04 December 2006

Thought and feelings

Concerning Ryan's post on thought and feelings, thought has always had an unclear relation to speech and therefore the logical aspects of language. Feelings tend to be psychosomatic reactions; they tend not to have the more advanced relation to belief-systems that emotions do. In Sartre, emotions are intentional, while feelings are not. Reading Robbe-Grillet’s essays on prose last month, I found them animated by a profound fear of belief and, in turn, of emotion.

Love, or as noted, the heart, would seem to be one such feeling, not considered intentional. Commonly called ‘blind,’ or reflected in Hume’s Treatise "Nothing more powerful animates any affection than to conceal some part of its object by throwing it into a kind of shade, which, at the same time that it shows enough to prepossess us in favour of the object, leaves still some work for the imagination."

Sartre’s Being and Nothingness would seem to have none of love as a feeling, though: "If Tristan and Isolde fall madly in love because of a love potion, they are less interesting." Rather love is a product of the beliefs that comprise a person’s motives and claims to identity. Sartre’s take on emotions proceeded from Heidegger’s innovation that emotions are rooted in being in the world and situations, not isolated from reason, belief, reflection or calculation, and took the position that emotions are a conscious, transforming choice. In BN Sartre commented that lovers tended to be shamed by subjectivity, using phrases like ‘soulmates’ and ‘we were born for each other’ to cloud the chance aspect of their coming together, and the relation between organized religion and love reflects this.
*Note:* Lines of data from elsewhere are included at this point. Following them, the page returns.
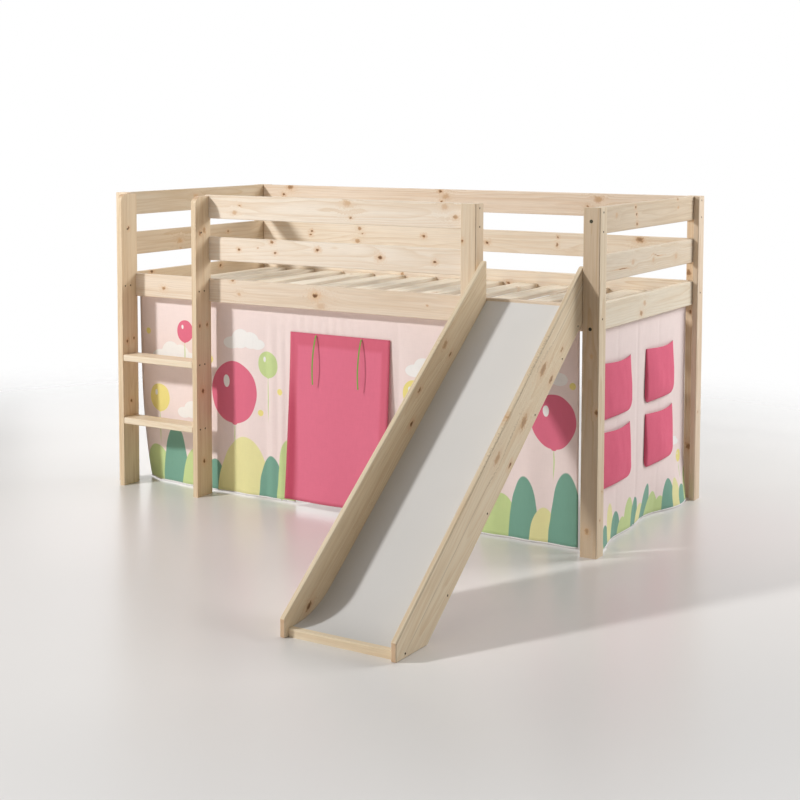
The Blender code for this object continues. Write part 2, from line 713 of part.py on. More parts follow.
def door_swell(down):
    """How far the hanging door stands out from the curtain, from 0 at its top edge."""
    return DOOR_SWELL * down ** DOOR_SWELL_POWER


def make_door():
    """The door flap, which hangs from its top edge. Its origin is on the line that it swings about."""
    height = DOOR_TOP - DOOR_FLOOR_CLEARANCE
    hinge = Vector(((DOOR_LEFT_X + DOOR_RIGHT_X) / 2, DOOR_FRONT_Y + FABRIC_THICKNESS / 2, DOOR_TOP))

    def surface(depth):
        def point(across, down):
            y = depth - FABRIC_THICKNESS / 2 - door_swell(down)
            return (across - 0.5) * DOOR_WIDTH, y, -down * height
        return point

    across, down = shares(DOOR_COLUMNS), shares(DOOR_ROWS)
    door = shell("door_flap", surface(0.0), surface(FABRIC_THICKNESS), across, down, DOOR_PINK)
    door.location = hinge
    for side_name, share in zip(("left", "right"), RIBBON_SHARES):
        make_ribbon("door_ribbon_" + side_name, (share - 0.5) * DOOR_WIDTH, door)


def make_ribbon(name, x, door):
    """A tie ribbon. It hangs in front of the door from the door's top edge, and bows away from the cloth."""
    radius = RIBBON_WIDTH / 2
    curve = bpy.data.curves.new(name, "CURVE")
    curve.dimensions = "3D"
    curve.bevel_depth = radius
    curve.bevel_resolution = 2
    curve.use_fill_caps = True
    spline = curve.splines.new("POLY")
    spline.points.add(RIBBON_POINTS - 1)
    for i, share in enumerate(shares(RIBBON_POINTS - 1)):
        bow = RIBBON_BOW * math.sin(math.pi * RIBBON_BOW_SHARE * share) ** RIBBON_BOW_POWER
        y = -FABRIC_THICKNESS / 2 - 2 * SEAT_GAP - radius - bow
        spline.points[i].co = (x, y, -RIBBON_SETBACK - radius - RIBBON_DROP * share, 1.0)
    ribbon = bpy.data.objects.new(name, curve)
    bpy.context.scene.collection.objects.link(ribbon)
    ribbon.parent = door
    finish_with(ribbon, RIBBON_GREEN)


def make_pocket(name, centre_y, top):
    """A storage pocket sewn to the end curtain: a full, open-topped pouch with a sagging mouth."""
    back = END_CURTAIN_X + SEAT_GAP

    def surface(inset):
        half = POCKET_WIDTH / 2 - inset
        height = POCKET_HEIGHT - inset
        depth = POCKET_DEPTH - inset

        def point(across, down):
            side = 2 * across - 1
            wall = math.sqrt(max(0.0, 1 - abs(side) ** POCKET_SIDE_POWER))
            floor = math.sqrt(max(0.0, 1 - down ** POCKET_BOTTOM_POWER))
            fullness = POCKET_TOP_DEPTH_SHARE + (1 - POCKET_TOP_DEPTH_SHARE) * math.sin(math.pi * down)
            sag = POCKET_SAG * (1 - side * side) * (1 - down)
            return back + depth * wall * floor * fullness, centre_y + side * half, top - sag - down * height
        return point

    across, down = shares(POCKET_COLUMNS), shares(POCKET_ROWS)
    return shell(name, surface(0.0), surface(FABRIC_THICKNESS), across, down, DOOR_PINK)


def make_pockets():
    """Two rows of two pockets."""
    first_y = FRONT_Y + POCKET_FIRST_INSET + POCKET_WIDTH / 2
    first_top = LOW_LEVEL - POCKET_TOP_DROP
    for row, row_name in enumerate(("upper", "lower")):
        for column, column_name in enumerate(("front", "rear")):
            name = "pocket_" + row_name + "_" + column_name
            make_pocket(name, first_y + column * POCKET_COLUMN_PITCH, first_top - row * POCKET_ROW_PITCH)


def main():
    clear_scene()
    fasten_posts(make_posts())
    make_rails()
    make_deck()
    fasten_ladder(make_ladder())
    fasten_slide(make_slide())
    make_front_curtain()
    make_end_curtain()
    make_door()
    make_pockets()


main()
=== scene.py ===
"""The loft bed's looks: its timber, its cloth, its fittings, and the studio that it stands in."""

import json
import math
import random

import bmesh
import bpy
from mathutils import Matrix, Vector, noise

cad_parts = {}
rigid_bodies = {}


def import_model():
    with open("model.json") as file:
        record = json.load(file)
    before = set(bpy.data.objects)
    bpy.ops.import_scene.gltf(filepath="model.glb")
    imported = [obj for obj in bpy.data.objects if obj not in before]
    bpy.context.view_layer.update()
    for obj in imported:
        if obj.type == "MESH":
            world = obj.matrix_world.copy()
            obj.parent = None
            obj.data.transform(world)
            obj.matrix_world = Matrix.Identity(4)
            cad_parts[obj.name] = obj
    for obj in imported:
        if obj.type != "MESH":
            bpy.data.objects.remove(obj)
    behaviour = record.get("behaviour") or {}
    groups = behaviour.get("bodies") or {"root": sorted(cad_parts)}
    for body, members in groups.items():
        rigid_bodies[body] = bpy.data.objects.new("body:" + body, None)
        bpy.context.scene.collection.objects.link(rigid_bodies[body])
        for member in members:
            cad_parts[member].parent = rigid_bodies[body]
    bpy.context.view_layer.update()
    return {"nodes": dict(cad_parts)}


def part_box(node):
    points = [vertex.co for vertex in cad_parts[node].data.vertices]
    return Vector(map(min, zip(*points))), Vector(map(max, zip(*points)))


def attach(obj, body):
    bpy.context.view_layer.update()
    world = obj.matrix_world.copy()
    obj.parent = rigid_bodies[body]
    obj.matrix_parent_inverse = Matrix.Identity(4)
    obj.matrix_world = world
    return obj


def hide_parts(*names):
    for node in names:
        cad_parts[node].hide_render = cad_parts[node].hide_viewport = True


MM = 0.001

for leftover in list(bpy.data.objects):
    bpy.data.objects.remove(leftover)

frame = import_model()
NODES = frame["nodes"]

# Measures

BED_HALF_LENGTH = 1.040

CLOTH = 0.0012
SHOWN_TOP = 0.752
CURTAIN_TOP = 0.772
CURTAIN_BOTTOM = 0.005
CURTAIN_HEIGHT = CURTAIN_TOP - CURTAIN_BOTTOM

FRONT_CURTAIN_LEFT = -0.973
FRONT_CURTAIN_RIGHT = 0.944
FRONT_CURTAIN_Y = 0.1616
DOORWAY_LEFT = -0.219
DOORWAY_RIGHT = 0.191
LINTEL = 0.644

END_CURTAIN_X = 0.9974
END_CURTAIN_FRONT = 0.167
END_CURTAIN_REAR = 1.014

DOOR_LEFT = -0.233
DOOR_RIGHT = 0.205
DOOR_TOP = 0.658
DOOR_BOTTOM = 0.030
DOOR_Y = 0.1583

POCKET_WIDTH = 0.262
POCKET_HEIGHT = 0.196
# Where a pocket's middle lies along the end curtain, and how high its mouth
POCKET_MIDDLES = {"front": 0.339, "rear": 0.746}
POCKET_TOPS = {"upper": 0.633, "lower": 0.397}

SLIDE_FRONT_Y = -1.079
SLIDE_HEEL_Y = -0.913
SLIDE_END_Y = 0.120
SLIDE_END_Z = 0.7934
SLIDE_ANGLE = math.atan2(SLIDE_END_Z, SLIDE_END_Y - SLIDE_HEEL_Y)
SLOPE_COS, SLOPE_SIN = math.cos(SLIDE_ANGLE), math.sin(SLIDE_ANGLE)

# Camera

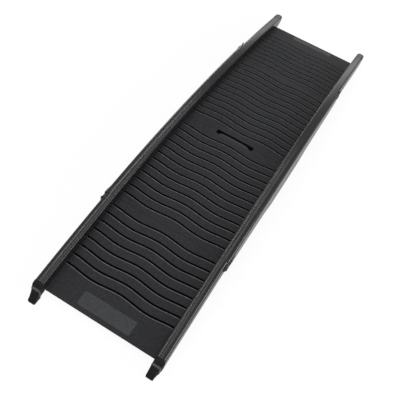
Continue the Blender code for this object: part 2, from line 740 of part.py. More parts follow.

Sartre’s beliefs in emotions as being transformative came right before the second half of Zukofsky’s "A"-9, which treats the question of love and motive/identity:

Eyeing its object joined to its cause,

joins motive to sense:

An eye to action sees love bear the semblance
Of things,

joins body to thought:

A body ready as love’s steady token
Fed thought unbroken as pleasure increases –
True to thoughts wearies never its ideal
That loves love, head, every eddy.

Zukofsky was reading Spinoza’s Ethics, which takes an early interest in emotions but never gets into emotions’ being-in-time because of his belief in Divine predestination.


Ryan W. said...

Words like 'feelings' and 'emotions' are defined in use -- usually in a kind of accidental drift, but sometimes intentionally. Sometimes in an attempt to establish a preferred definition, one repeatedly uses a word with that definition in mind, hoping that a particular understanding of the word will naturally congeal around the word. I don't see any way to talk about 'emotions' and 'feelings' as if the distinction is commonly understood to the point where those things can be effectively contrasted with one another. Though I guess contrasts are a way to define. I guess references to texts wherein attempts are made to establish those distinctions is possibly a means of establishing a particular understanding of what those distinctions are. But in way, I guess I don't care. I mean, I so take for granted that such words are going to be defined in use, in very local and very recent usage (not sure what I mean by recent) that the history of how those distinctions have been understood doesn't have any bearing. Words are hijacked every time they're used. I hijack 'feelings' for use as a category in my blog partly in an attempt to mostly de-ironize the word -- I don't expect or need to completely de-ironize it -- but also because it seems like a benign enough word that I can easily define it in use and then continue using it according to my preferred definition. I take for granted that the word will never mean exactly the same thing outside my blog as it does inside it -- that's pretty local. I also take for granted that it will be hard not to gradually lose control of my intended understanding of the word even in such a controlled, deliberative environment.

Ian Keenan said...

Sartre is really the only major philosopher I know of who tried to separate emotions and feelings, and did so with inherent contradictions. My references are a sort of locale of their own with perhaps its own way of alienating someone from their feelings. De-ironizing is as such a noble cause, but for some of us we’ve given up on it at this point. Plus, irony could have the inverse function of restoring to the terminology its force in light of its manipulation and commodification in the language.

Ryan W. said...

I tend to think that if I ignore the problem, it will go away. Not sure if that's true tho.